Regaining America's lost share of international travel


Jonathan Tisch
Jonathan Tisch

A year ago, travel industry leaders warned about the economic impact from a potential slowdown in international visitors. Unfortunately, that slowdown has arrived. 

While global travel is growing, the U.S. share of the market fell nearly 13% over the past few years. That means we missed out on 7.4 million international visitors, $32 billion in additional spending and 100,000 more jobs. While America is losing visitors, Germany, Australia, the U.K. and Canada are seeing their market share increase.

When it comes to conveying America's image to the world, public policy and public rhetoric matter, and to many international travelers right now, America's message is not very welcoming. One effective response is Brand USA, a public-private partnership created by Congress to promote America as the best destination for international visitors.

Last year, as a result of the marketing and advertising programs of Brand USA, more than one million international visitors came to America and generated $8.5 billion for our economy. The program returns an estimated $28 in visitor spending for every $1 invested -- without a single dollar from U.S. taxpayers.
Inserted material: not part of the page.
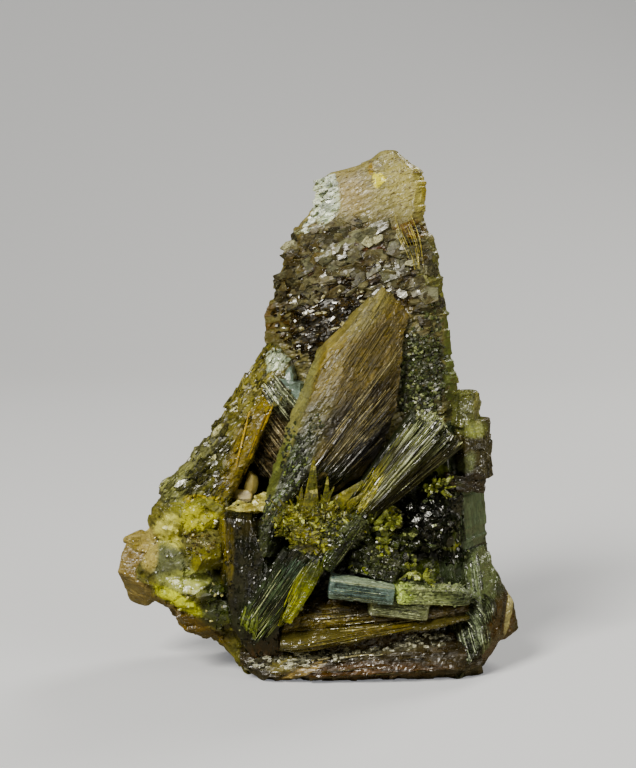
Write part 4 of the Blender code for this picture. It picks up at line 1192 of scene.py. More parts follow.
darkPrism = {
    "stations": [
        (-4.9, 0.2, -1.8, -0.4, -2.6, -4.4, 2.5), (-6.0, 2.0, -2.0, 1.6, -2.5, -5.2, 2.5),
        (-7.4, 4.2, -2.2, 3.4, -2.4, -5.6, 2.5), (-7.7, 6.1, -2.4, 6.1, -2.4, -5.7, 2.5),
        (-7.8, 9.1, -3.2, 9.1, -2.4, -5.6, 2.5), (-7.9, 12.4, -4.6, 12.0, -2.4, -5.4, 2.2),
        (-6.9, 13.0, -4.6, 13.3, -1.6, -3.4, 1.6),
    ],
    "relief": {
        "Lean": lean(84), "Warp": 0.8, "Seed": 9.0, "Tile Length": 3.6, "Tile Height": 0.6,
        "Tile Step": 0.025, "Tile Tilt": lean(3), "Chunk Size": (1.0, 0.9, 1.4), "Chunk Tilt": 0.035,
        "Grain Height": 0.025,
    },
    "look": {
        "base": "0d0f06", "second": "16180a", "mottle": 0.8, "toneSpread": 0.5, "roughness": (0.05, 0.15),
        "facets": (0.5, 0.5, 1.1), "facetTilt": 0.14, "fineTilt": 0.1, "glow": 0.03,
        "striae": {"Lean": lean(86), "Spacing": 0.14, "Length": 3.0}, "striaeDark": 0.35,
        "striaeDepth": 0.012,
        "patches": [
            ("151b0b", (-4.4, 4.4), (2.2, 2.4), {"Soft": 0.4, "Ragged": 1.4}),
            ("18200a", (-3.4, 8.6), (1.0, 3.4), {"Soft": 0.4, "Ragged": 1.2}),
            ("2c2810", (-5.4, 11.6), (1.6, 0.7), {"Soft": 0.5, "Ragged": 1.2}),
            ("38260f", (-3.6, 2.0), (2.2, 1.8), {"Soft": 0.5, "Ragged": 1.4}),
            ("746a1e", (-7.6, 10.2), (0.5, 2.8), {"Soft": 0.3, "Ragged": 0.6}),
            ("4a4210", (-6.8, 9.6), (0.3, 2.4), {"Soft": 0.4, "Ragged": 0.8}),
        ],
    },
    "flecks": {
        "where": [(-4.8, 7.6, 2.4, 4.6, 0.6), (-4.4, 2.6, 2.2, 3.0, 1.0)],
        "shape": {
            "Density": 5.0, "Length": 0.26, "Width": 0.14, "Thickness": 0.12, "Uneven": 0.6, "Scatter": 3.0,
            "Roll": 0.4, "Facing": 0.3, "Seed": 12,
        },
        "look": {
            "base": "1c1e0d", "second": "0e0f06", "toneSpread": 0.8, "facetTilt": 0.1, "fineTilt": 0.1,
            "glints": ("7a7a58", 0.06),
        },
    },
    "cream": [((-5.7, -3.4, 12.75), (3.0, 2.6, 0.8), 61), ((-4.5, -3.0, 13.3), (1.1, 1.8, 1.1), 64)],
    "creamRelief": {"Seed": 3.0, "Chunk Size": (0.6, 0.5, 0.4), "Chunk Tilt": 0.12, "Grain Height": 0.06},
    "finishes": {
        "creamTop": {
            "base": "c8c274", "second": "8e8440", "toneSpread": 0.3, "roughness": (0.2, 0.4), "glow": 0.3,
            "facetTilt": 0.3, "glints": ("e4dfa0", 0.2),
        },
    },
}


def makeDarkPrism():
    look = darkPrism["look"]
    piece = loft("darkPrism", darkPrism["stations"], prismFace, backFace, step=0.15, jag=0.1, seed=11)
    carve(piece, stone("blackPrism", **look), darkPrism["relief"])
    cover("prismFlecks", piece, darkPrism["flecks"], look)
    cream = finishesOf(darkPrism)["creamTop"]
    lumpPiece("creamTop", darkPrism["cream"], cream, darkPrism["creamRelief"], longest=0.14, soften=2)


# Left mass: yellow, grey-green and lime lumps, with the amber nub at the far left

leftMass = {
    "stations": [
        (-6.3, 0.9, -5.0, -0.8, 0.4, -3.4, 4.0), (-9.0, 2.8, -5.0, 2.0, 0.3, -3.6, 5.0),
        (-11.5, 4.2, -5.4, 4.6, 0.2, -3.4, 5.6), (-13.2, 5.7, -5.6, 6.2, 0.2, -3.0, 5.6),
        (-13.7, 8.0, -6.0, 8.0, 0.2, -2.8, 5.6), (-13.4, 10.2, -6.2, 10.2, 0.4, -2.4, 5.4),
        (-12.6, 11.8, -6.4, 11.8, 0.6, -2.0, 5.0),
    ],
    "lumps": [
        ((-11.2, -2.2, 11.2), (3.4, 4.0, 3.4), 3), ((-9.2, -2.8, 12.0), (3.6, 3.6, 2.4), 5),
        ((-9.0, -3.3, 9.5), (3.6, 4.2, 3.8), 8), ((-11.4, -2.6, 8.3), (3.8, 4.6, 3.8), 11),
        ((-9.9, -3.2, 6.6), (5.2, 4.4, 3.4), 14), ((-8.6, -2.8, 4.6), (5.4, 4.0, 2.8), 17),
        ((-8.8, 5.2, 6.0), (5.6, 3.4, 4.6), 50),
    ],
    "relief": {
        "Lean": lean(20), "Seed": 3.0, "Chunk Size": (1.5, 1.2, 1.1), "Chunk Step": 0.1, "Chunk Tilt": 0.3,
        "Grain Height": 0.05,
    },
    "look": {
        "base": "6f6c34", "second": "4b4a20", "toneSpread": 0.2, "roughness": (0.16, 0.4),
        "facets": (0.9, 0.7, 0.6), "facetTilt": 0.18, "fineTilt": 0.14, "speckle": 0.5, "glow": 0.25,
        "patches": [
            ("868640", (-8.8, 12.9), (2.6, 0.9), {"Soft": 0.3}),
            (
                "d6d47a", (-11.2, 11.0), (1.5, 1.3),
                {"Soft": 0.2, "Ragged": 1.0, "Turn": lean(30), "Deep": 3.0},
            ),
            ("b2b040", (-9.3, 12.1), (1.4, 1.0), {"Soft": 0.2, "Ragged": 1.2}),
            ("646234", (-9.2, 10.6), (1.4, 0.8), {"Soft": 0.25, "Ragged": 1.0}),
            ("706d24", (-8.9, 9.2), (1.3, 1.0), {"Soft": 0.3, "Ragged": 1.0}),
            ("5f6444", (-11.6, 8.8), (1.7, 1.3), {"Soft": 0.25, "Ragged": 0.8}),
            ("a6ac64", (-9.6, 7.5), (2.4, 0.9), {"Soft": 0.3, "Ragged": 1.0, "Deep": 2.6}),
            (
                "c6cc40", (-10.7, 6.0), (2.0, 0.62),
                {"Turn": lean(-30), "Soft": 0.2, "Ragged": 1.0, "Deep": 2.6},
            ),
            ("2e3612", (-7.8, 5.8), (1.3, 2.2), {"Soft": 0.4, "Ragged": 1.4}),
            ("5c4a12", (-10.4, 4.3), (3.6, 0.8), {"Turn": lean(-30), "Soft": 0.3}),
            ("b0a468", (-13.0, 9.6), (0.7, 1.6), {"Soft": 0.3}),
        ],
    },
    "grains": {
        "where": [(-10.6, 9.0, 3.4, 4.6, 0.25), (-7.9, 5.8, 1.2, 2.0, 1.0), (-9.4, 12.4, 1.3, 1.0, 0.6)],
        "shape": {
            "Density": 6.0, "Length": 0.24, "Width": 0.17, "Thickness": 0.14, "Scatter": 3.0, "Roll": 0.35,
            "Facing": 0.1, "Seed": 13,
        },
        "look": {"toneSpread": 0.4, "glints": ("cfc98a", 0.05)},
    },
    "silver": {
        "where": [(-9.1, 10.6, 1.2, 0.8, 1.0)],
        "shape": {
            "Density": 9.0, "Length": 0.4, "Width": 0.2, "Thickness": 0.16, "Lean": lean(10), "Top": 0.5,
            "Scatter": 0.6, "Roll": 0.4, "Pitch": -0.25, "Facing": 0.2, "Seed": 14,
        },
        "look": {
            "base": "6b6238", "second": "3a3110", "toneSpread": 0.8, "roughness": (0.05, 0.16),
            "glints": ("d0cba0", 0.25),
        },
    },
    "nub": [((-13.3, 0.2, 7.2), (3.5, 3.8, 4.0), 20)],
    "cap": [((-13.6, 0.6, 9.2), (2.9, 3.0, 2.2), 23)],
    "finishes": {
        "amberNub": {
            "base": "897a4c", "second": "6c5a2a", "mottle": 0.8, "toneSpread": 0.12,
            "roughness": (0.2, 0.42), "glow": 0.2, "facetTilt": 0.12, "speckle": 0.5,
            "patches": [("b0a060", (-12.7, 8.4), (0.8, 1.7), {"Soft": 0.4})],
        },
        "creamCap": {
            "base": "a89a62", "second": "857838", "toneSpread": 0.2, "roughness": (0.2, 0.45), "glow": 0.4,
            "speckle": 0.5,
        },
    },
}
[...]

Yet the Trump Administration proposed eliminating Brand USA. Then the program took a serious hit during the budget deal approved by Congress in February. Although the fees that fund it were extended, after 2020, those monies will be diverted to the U.S. Treasury instead of Brand USA. Unless this is fixed, the program will be in limbo.
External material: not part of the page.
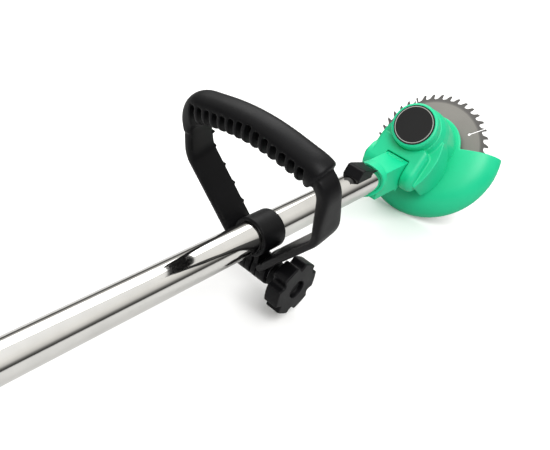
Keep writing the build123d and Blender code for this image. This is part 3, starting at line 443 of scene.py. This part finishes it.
def finer(path, step):
    """Run of points with extra ones, so that no gap is longer than step."""
    fine = [path[0]]
    for p, q in zip(path, path[1:]):
        count = max(1, int((q - p).length / step + 0.999))
        fine += [p.lerp(q, i / count) for i in range(1, count + 1)]
    return fine


def swept(name, path, section, around, place):
    """Sweeps section(distance, angle) -> (out, across) along a path in the Y-Z plane."""
    verts, faces, gone = [], [], 0.0
    for i, p in enumerate(path):
        if i:
            gone += (p - path[i - 1]).length
        ahead = (path[min(i + 1, len(path) - 1)] - path[max(i - 1, 0)]).normalized()
        out = Vector((ahead.y, -ahead.x))
        for j in range(around):
            n, w = section(gone, 2 * pi * j / around)
            verts.append(place @ (Vector((w, p.x + out.x * n, p.y + out.y * n)) * MM))
    for i in range(len(path) - 1):
        for j in range(around):
            k = (j + 1) % around
            faces.append((i * around + j, i * around + k, (i + 1) * around + k, (i + 1) * around + j))
    faces.append(tuple(range(around)))
    faces.append(tuple(range((len(path) - 1) * around, len(path) * around)))
    return solid(name, verts, faces)


def squarish(angle, out, across, power):
    """Point on a rounded rectangle with half sizes out and across."""
    c, s = cos(angle), sin(angle)
    return copysign(out * abs(c) ** power, c), copysign(across * abs(s) ** power, s)


nylon = plastic(
    "black_nylon", (0.0032, 0.0032, 0.0038), (0.03, 0.03, 0.033),
    {"Cloud": 0.9, "Grain Size": 900, "Grain Depth": 0.35, "Roughness": 0.42, "Edge": 0.45},
    Specular_IOR_Level=0.16,
)
LEAN = radians(15.6)
BOLT_BELOW, BOLT_X = 33.0, 599.0
BOLT = Vector((BOLT_X * MM, 0.0, SHAFT_Z - BOLT_BELOW * MM))
LOOP = Matrix.Translation(BOLT) @ Matrix.Rotation(-LEAN, 4, "Y")
HALF, WAIST, SHOULDER, FAR_SHOULDER, PEAK = 61.5, 80.0, 128.0, 123.0, 137.5
clear, rise = 21.95, WAIST - BOLT_BELOW
slope = atan2(rise, HALF) + asin(clear / hypot(rise, HALF))
low = 8.0
foot = HALF - (WAIST - low) / tan(slope)
right_side = [(-HALF, SHOULDER), (-HALF, WAIST), (-foot, low)]
left_side = [(foot, low), (HALF, WAIST), (HALF, FAR_SHOULDER)]
loop_points = left_side + [(0, PEAK)] + right_side
loop_line = finer(rounded_path(loop_points, [18, 20, 150, 17, 18]), 2.0)
total = sum((q - p).length for p, q in zip(loop_line, loop_line[1:]))
LEG_T, LEG_W, GRIP_R = 7.0, 25.0, 11.6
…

Another development is President Trump's call for "extreme vetting" of prospective visitors to the U.S.

Under the new rules, extreme vetting would apply to more than 14 million visa applicants. Right now, it applies to about 65,000 people per year. Every traveler from critical markets like Brazil, India and China would be subjected to extreme vetting.

As the Administration considers reactions to its proposal, it's worth remembering some lessons from existing secure traveler programs. TSA Precheck offers millions of travelers expedited security at airports after undergoing rigorous background checks. It enables officials to stop dedicating resources to travelers who pose no threat.
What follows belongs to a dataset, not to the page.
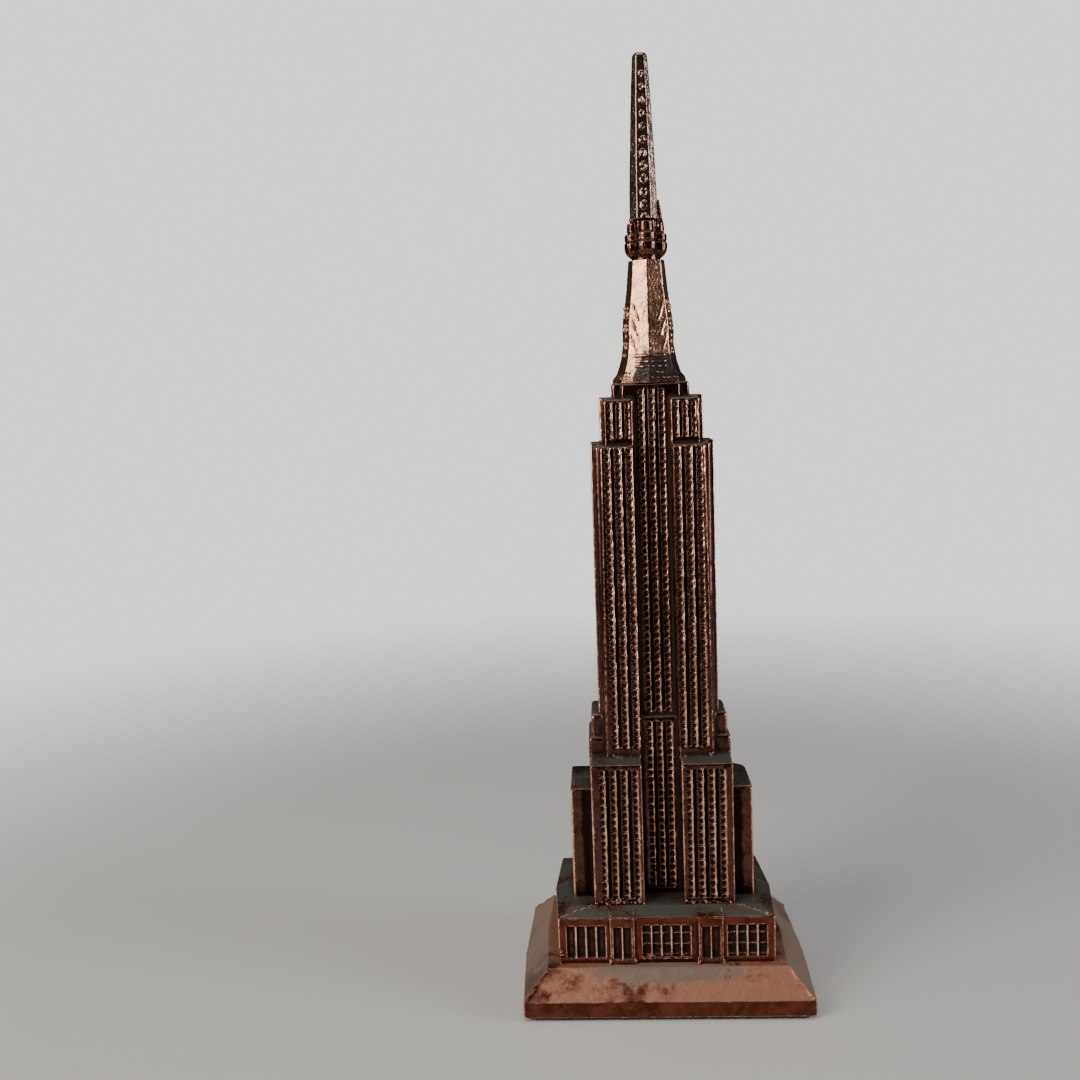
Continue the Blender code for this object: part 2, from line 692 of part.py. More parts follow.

Another smart vetting program (with the worst name) is the Visa Waiver Program. I prefer to call it the Secure Travel Partnership because it requires other countries to share their best intelligence on suspected terrorists. Participating countries need to upgrade their security standards to match ours; require travelers to use e-passports, which are harder to forge; and allow U.S. officials to review security protocols to make sure they meet the strictest standards. These programs allow U.S. security officials to focus intensely on people that pose a threat, while spending less time on people that do not.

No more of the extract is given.